FreeSim: Toward Free-viewpoint Camera Simulation in Driving Scenes
Lue Fan, Hao Zhang, Qitai Wang, Hongsheng Li, Zhaoxiang Zhang
TL;DR
FreeSim tackles the problem of realistic off-trajectory camera rendering in driving scenes by converting pose-conditioned view generation into a generative image enhancement task and coupling it with a progressive reconstruction pipeline. It constructs a large matched training dataset by degrading on-trajectory renderings to imitate off-trajectory patterns and augments geometry with a sparse LiDAR cue, enabling stable diffusion-based enhancement conditioned on $I_d$ and $I_l$. A progressive reconstruction loop refines images while expanding viewpoints from near to far off-trajectory positions, with a post-enhancement stage to mitigate rolling shutter and generative randomness. Empirical results on the Waymo Open Dataset show FreeSim outperforming baselines in off-trajectory FID while maintaining competitive on-trajectory PSNR/SSIM, and ablations confirm the benefits of degradation strategies, LiDAR conditioning, and progressive expansion. The approach advances practical free-viewpoint camera simulation by enabling high-quality rendering beyond recorded trajectories, with implications for training and evaluating autonomous-driving systems, though it notes limitations in rolling shutter and generalization to non-Gaussian data sources.
Abstract
We propose FreeSim, a camera simulation method for autonomous driving. FreeSim emphasizes high-quality rendering from viewpoints beyond the recorded ego trajectories. In such viewpoints, previous methods have unacceptable degradation because the training data of these viewpoints is unavailable. To address such data scarcity, we first propose a generative enhancement model with a matched data construction strategy. The resulting model can generate high-quality images in a viewpoint slightly deviated from the recorded trajectories, conditioned on the degraded rendering of this viewpoint.

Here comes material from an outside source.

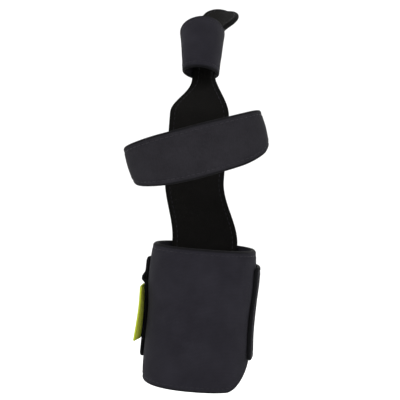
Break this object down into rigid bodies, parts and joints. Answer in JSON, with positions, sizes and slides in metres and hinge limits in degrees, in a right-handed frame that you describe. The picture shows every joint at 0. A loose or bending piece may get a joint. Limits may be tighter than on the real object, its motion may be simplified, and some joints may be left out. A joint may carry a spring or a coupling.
{
  "type": "finger splint",
  "caption": "Black fabric finger splint for a left hand: wrist band with closure and lime pull tab, palm strap, finger sleeve and palm-side panel",
  "frame": {"origin": "Middle of the wrist, at half the height of the wrist band, on the line of the forearm", "axes": "+X to the thumb side of a left hand, +Y to the palm side, +Z from the forearm to the fingers"},
  "size_m": [0.0872, 0.0946, 0.2318],
  "materials": {
    "knit": "matte knitted fabric on thin foam",
    "strap": "matte brushed loop fabric",
    "lime_fabric": "bright lime woven fabric",
    "panel": "matte lining fabric over a padded core"
  },
  "bodies": {
    "root": {"wrist_band": "knit", "closure_strap": "strap", "pull_tab": "lime_fabric", "palm_strap": "strap", "finger_sleeve": "knit", "palmar_splint": "panel"}
  },
  "joints": []
}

We then propose a progressive reconstruction strategy, which progressively adds generated images of unrecorded views into the reconstruction process, starting from slightly off-trajectory viewpoints and moving progressively farther away. With this progressive generation-reconstruction pipeline, FreeSim supports high-quality off-trajectory view synthesis under large deviations of more than 3 meters.